The United States seems to be shedding its initial reluctancy to impose or at least encourage the use of facemasks, following weeks of mixed signals from the Trump administration.
New York Governor Andrew Cuomo has just ordered all people to wear a face-covering while in public, giving an initial three-day grace period. The state is moving towards “a new normal,” said Cuomo, as he eyes a gradual reopening of businesses.
“Where we’re going, it’s not reopening in that we’re going to reopen what was. We’re going to a different place,” Cuomo said. “If you are going to be in a situation, in public, where you come into contact with other people [and not] not socially distanced, you must have a mask or a cloth covering nose and mouth.”
As part of that phased reopening, people will now have to wear protective masks, Cuomo said, so far dismissing the use of fines. The order to use masks will be applied to people on public transit and in public spaces, including stores. It doesn’t necessarily need to be a mask — scarfs and bandanas will also be accepted, but some form of facial covering will be mandatory.
New York Mayor Bill de Blasio has also recently asked grocery stores to insist customers wear masks while shopping.
“I’m asking every store to put up a sign that you’re required to wear a face covering. This is another one of the things we have to do to protect each other,” he said at his daily press briefing.
A few days before New York’s decision, the Center for Disease Control and Prevention (CDC) updated its national coronavirus guidelines, now recommending wearing facemasks in public places “where other social distancing measures are difficult to maintain […] especially in areas of significant community-based transmission.”
The CDC had only suggested medical workers use facemasks first but decided to change its guidelines based on “new evidence” that shows individuals can transmit the virus to others before showing symptoms, meaning the virus can spread between those who are interacting close to each other.

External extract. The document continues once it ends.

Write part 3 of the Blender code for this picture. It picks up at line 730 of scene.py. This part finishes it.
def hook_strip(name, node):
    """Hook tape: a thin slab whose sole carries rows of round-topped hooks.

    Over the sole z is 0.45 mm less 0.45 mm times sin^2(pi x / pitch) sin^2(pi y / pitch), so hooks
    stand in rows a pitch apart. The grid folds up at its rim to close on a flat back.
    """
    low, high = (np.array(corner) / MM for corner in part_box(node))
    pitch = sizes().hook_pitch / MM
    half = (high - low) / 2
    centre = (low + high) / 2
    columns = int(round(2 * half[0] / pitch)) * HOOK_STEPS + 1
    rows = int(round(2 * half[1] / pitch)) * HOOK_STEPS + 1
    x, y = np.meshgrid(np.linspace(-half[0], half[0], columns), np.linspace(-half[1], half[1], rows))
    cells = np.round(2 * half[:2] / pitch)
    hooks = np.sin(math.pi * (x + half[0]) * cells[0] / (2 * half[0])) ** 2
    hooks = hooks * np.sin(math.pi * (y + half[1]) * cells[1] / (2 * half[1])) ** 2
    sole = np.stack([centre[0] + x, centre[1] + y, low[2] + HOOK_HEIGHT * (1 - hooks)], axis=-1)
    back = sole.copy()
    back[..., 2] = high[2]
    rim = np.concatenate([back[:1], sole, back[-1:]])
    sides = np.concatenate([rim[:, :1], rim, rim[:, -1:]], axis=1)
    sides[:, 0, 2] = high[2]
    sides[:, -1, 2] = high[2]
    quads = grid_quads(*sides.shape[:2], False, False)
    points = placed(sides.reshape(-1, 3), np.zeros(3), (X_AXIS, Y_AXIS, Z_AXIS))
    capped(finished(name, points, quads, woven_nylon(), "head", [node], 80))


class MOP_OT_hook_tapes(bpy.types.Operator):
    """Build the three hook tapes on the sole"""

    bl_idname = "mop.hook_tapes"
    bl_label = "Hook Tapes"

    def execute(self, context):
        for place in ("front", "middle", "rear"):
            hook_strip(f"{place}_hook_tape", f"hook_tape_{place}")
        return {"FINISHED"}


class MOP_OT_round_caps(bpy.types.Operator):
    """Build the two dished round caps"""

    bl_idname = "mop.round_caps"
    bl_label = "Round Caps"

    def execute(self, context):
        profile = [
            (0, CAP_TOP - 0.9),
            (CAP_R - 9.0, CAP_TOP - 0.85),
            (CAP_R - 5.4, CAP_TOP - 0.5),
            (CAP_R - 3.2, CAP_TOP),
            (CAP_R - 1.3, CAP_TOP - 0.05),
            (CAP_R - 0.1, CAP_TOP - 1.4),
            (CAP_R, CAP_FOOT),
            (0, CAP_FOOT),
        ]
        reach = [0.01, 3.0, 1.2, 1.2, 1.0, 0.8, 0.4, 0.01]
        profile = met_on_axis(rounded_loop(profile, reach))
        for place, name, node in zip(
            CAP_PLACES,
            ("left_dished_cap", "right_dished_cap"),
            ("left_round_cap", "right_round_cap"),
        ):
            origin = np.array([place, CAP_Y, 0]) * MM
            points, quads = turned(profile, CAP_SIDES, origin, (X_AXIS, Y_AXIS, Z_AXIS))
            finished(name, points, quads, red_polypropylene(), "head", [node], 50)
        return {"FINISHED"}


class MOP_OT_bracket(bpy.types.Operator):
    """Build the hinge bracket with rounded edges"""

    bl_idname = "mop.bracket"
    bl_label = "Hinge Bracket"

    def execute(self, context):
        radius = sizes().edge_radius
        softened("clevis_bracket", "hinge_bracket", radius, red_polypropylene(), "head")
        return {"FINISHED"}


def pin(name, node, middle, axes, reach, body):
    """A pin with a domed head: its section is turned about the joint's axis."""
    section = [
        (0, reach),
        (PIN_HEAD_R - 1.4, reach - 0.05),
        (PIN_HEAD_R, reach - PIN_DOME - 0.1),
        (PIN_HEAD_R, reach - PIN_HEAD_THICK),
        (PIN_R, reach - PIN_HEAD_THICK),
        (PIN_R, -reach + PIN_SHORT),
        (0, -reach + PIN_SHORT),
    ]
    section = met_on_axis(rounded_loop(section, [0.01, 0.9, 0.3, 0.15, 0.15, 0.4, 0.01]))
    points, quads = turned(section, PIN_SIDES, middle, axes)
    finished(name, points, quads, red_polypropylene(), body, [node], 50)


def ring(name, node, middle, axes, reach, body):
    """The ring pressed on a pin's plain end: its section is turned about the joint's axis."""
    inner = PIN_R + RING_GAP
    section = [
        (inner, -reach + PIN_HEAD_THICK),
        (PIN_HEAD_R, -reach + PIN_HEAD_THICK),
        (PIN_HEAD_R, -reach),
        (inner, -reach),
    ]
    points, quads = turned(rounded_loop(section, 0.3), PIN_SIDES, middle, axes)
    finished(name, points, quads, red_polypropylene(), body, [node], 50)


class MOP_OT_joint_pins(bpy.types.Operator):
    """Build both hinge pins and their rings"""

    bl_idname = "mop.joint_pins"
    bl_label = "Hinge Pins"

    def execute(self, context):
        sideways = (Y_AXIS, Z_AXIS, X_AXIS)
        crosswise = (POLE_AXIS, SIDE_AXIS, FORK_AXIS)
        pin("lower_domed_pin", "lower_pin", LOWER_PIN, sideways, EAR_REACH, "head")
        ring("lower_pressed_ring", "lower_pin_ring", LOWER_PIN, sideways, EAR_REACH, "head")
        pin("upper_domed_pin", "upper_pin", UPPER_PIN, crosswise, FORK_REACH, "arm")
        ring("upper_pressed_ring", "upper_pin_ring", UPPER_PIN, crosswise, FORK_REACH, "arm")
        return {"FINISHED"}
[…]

In line with the CDC, President Trump also reversed previous guidance that suggested masks were unnecessary for people who weren’t sick and now is recommending to wear “non-medical cloth” face coverings. Nevertheless, the recommendations are only voluntary.
Despite his own government’s recommendations, Trump won’t likely be wearing a mask in the near future. “I don’t think I’m going to be doing it,” he said, adding, “Wearing a face mask as I greet presidents, prime ministers, dictators, kings, queens — I just don’t see it.”

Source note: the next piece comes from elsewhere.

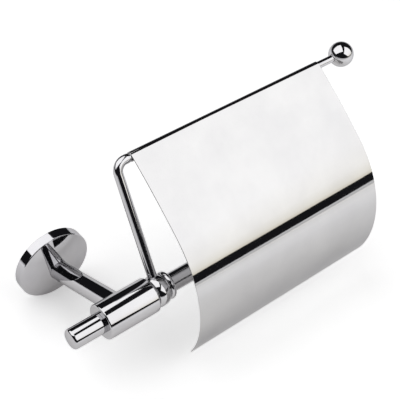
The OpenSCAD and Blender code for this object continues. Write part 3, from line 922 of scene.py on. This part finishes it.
panels = {  # soft boxes: place, turn, size, brightness of the face, and how it fades along one side
    "frontPanel": {"at": (0.689, -0.873, 0.595), "turn": (-30.8, -6.3, -123.4), "size": (1.296, 1.404),
                   "face": 1.62, "fadeAlong": "Y",
                   "fade": [(0.0, white), (0.35, white), (0.70, (0.93, 0.92, 0.89)),
                            (0.90, (0.81, 0.79, 0.72)), (1.0, (0.66, 0.62, 0.52))]},
    "backPanel": {"at": (-0.179, 0.263, 0.576), "turn": (-17.2, -1.2, 61.9), "size": (0.854, 1.004),
                  "face": 1.62, "fadeAlong": "X", "fade": [(0.0, white), (1.0, white)]},
}


def makeFloor():
    mesh = bmesh.new()
    cells = studio["floorCells"]
    bmesh.ops.create_grid(mesh, x_segments=cells, y_segments=cells, size=studio["floorSize"] / 2)
    shape = bpy.data.meshes.new("paleFloor")
    mesh.to_mesh(shape)
    mesh.free()
    floor = intoScene("paleFloor", shape)
    floor.location = (0, 0, cadBox[0][2] - studio["floorDrop"])
    material, look = newLook("paleFloor")
    mottle = look.noise(look.spot(), studio["mottleScale"], 3.0, 0.5)
    shaded = tuple(studio["mottleShade"] * part for part in studio["floorTint"])
    tint = look.blendTints(look.limits(mottle, 0.3, 0.7), studio["floorTint"], shaded)
    # the floor's glow is painted light: the glow that is seen fades out differently from the one the chrome
    # mirrors. The seen glow brightens away from the object, where the soft boxes' light falls off. The
    # mirrored glow is darker close to the object, a painted shade, with a brighter ring of painted reflection
    # further out.
    place = look.node("ShaderNodeTexCoord", output="Object")
    away = look.node("ShaderNodeVectorMath", {"operation": "LENGTH"}, {0: place}, output="Value")
    outward = look.limits(away, 0.0, studio["glowReach"])
    glow = look.blendTints(look.node("ShaderNodeLightPath", output="Is Camera Ray"),
                           look.ramp(outward, studio["glowMirrored"]), look.ramp(outward, studio["glowSeen"]))
    shader = look.node("ShaderNodeBsdfPrincipled", {}, {
        "Base Color": tint, "Roughness": studio["floorRoughness"], "Specular IOR Level": studio["floorShine"],
        "Emission Color": glow, "Emission Strength": 1.0})
    look.node("ShaderNodeOutputMaterial", {}, {"Surface": shader})
    shape.materials.append(material)


def makeSurround():  # dark all round for the chrome, pale behind the object
    world = bpy.data.worlds.new("studioSurround")
    world.use_nodes = True
    look = Look(world.node_tree)
    seen = look.node("ShaderNodeLightPath", output="Is Camera Ray")
    tint = look.blendTints(seen, studio["surround"], studio["backdrop"])
    shade = look.node("ShaderNodeBackground", {}, {"Color": tint, "Strength": 1.0})
    look.node("ShaderNodeOutputWorld", {}, {"Surface": shade})
    bpy.context.scene.world = world


def makePanels():
    for name, panel in panels.items():
        light = bpy.data.lights.new(name, "AREA")
        light.shape = "RECTANGLE"
        light.size, light.size_y = panel["size"]
        light.energy = panel["face"] * math.pi * light.size * light.size_y
        light.use_nodes = True
        look = Look(light.node_tree)
        across = look.node("ShaderNodeNewGeometry", output="Parametric")
        fall = look.node("ShaderNodeSeparateXYZ", {}, {0: across}, output=panel["fadeAlong"])
        face = look.node("ShaderNodeEmission", {}, {"Color": look.ramp(fall, panel["fade"]), "Strength": 1.0})
        look.node("ShaderNodeOutputLight", {}, {"Surface": face})
        lamp = intoScene(name, light)
        lamp.location = panel["at"]
        lamp.rotation_euler = Euler([math.radians(part) for part in panel["turn"]])
        lamp.visible_camera = False


view = {"at": (-0.234500, -0.373847, 0.508715), "turn": (44.2745, -4.5580, -39.3917), "lens": 93.97,
        "sensor": 36.0, "nearest": 0.01, "farthest": 50}


def makeCamera():
    data = bpy.data.cameras.new("studioCamera")
    data.lens = view["lens"]
    data.sensor_width = view["sensor"]
    data.clip_start = view["nearest"]
    data.clip_end = view["farthest"]
    camera = intoScene("studioCamera", data)
    camera.location = view["at"]
    camera.rotation_euler = Euler([math.radians(part) for part in view["turn"]])
    bpy.context.scene.camera = camera


makeFloor()
makeSurround()
makePanels()
makeCamera()
bpy.context.scene.view_settings.view_transform = "Standard"
print("studio ready")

Even the US Surgeon General first explicitly asked people to not wear masks, saying that this could actually increase the spread of coronavirus, and can now be seen sharing videos on his social media accounts on how to make a face mask out of old cloth and two rubber bands.
This is understandably creating confusion among the American citizens. But it’s not just the US. While Taiwan, Japan, Hong Kong recommended widespread face masks right away, most health organizations gave completely opposite guidance and are now changing their mind.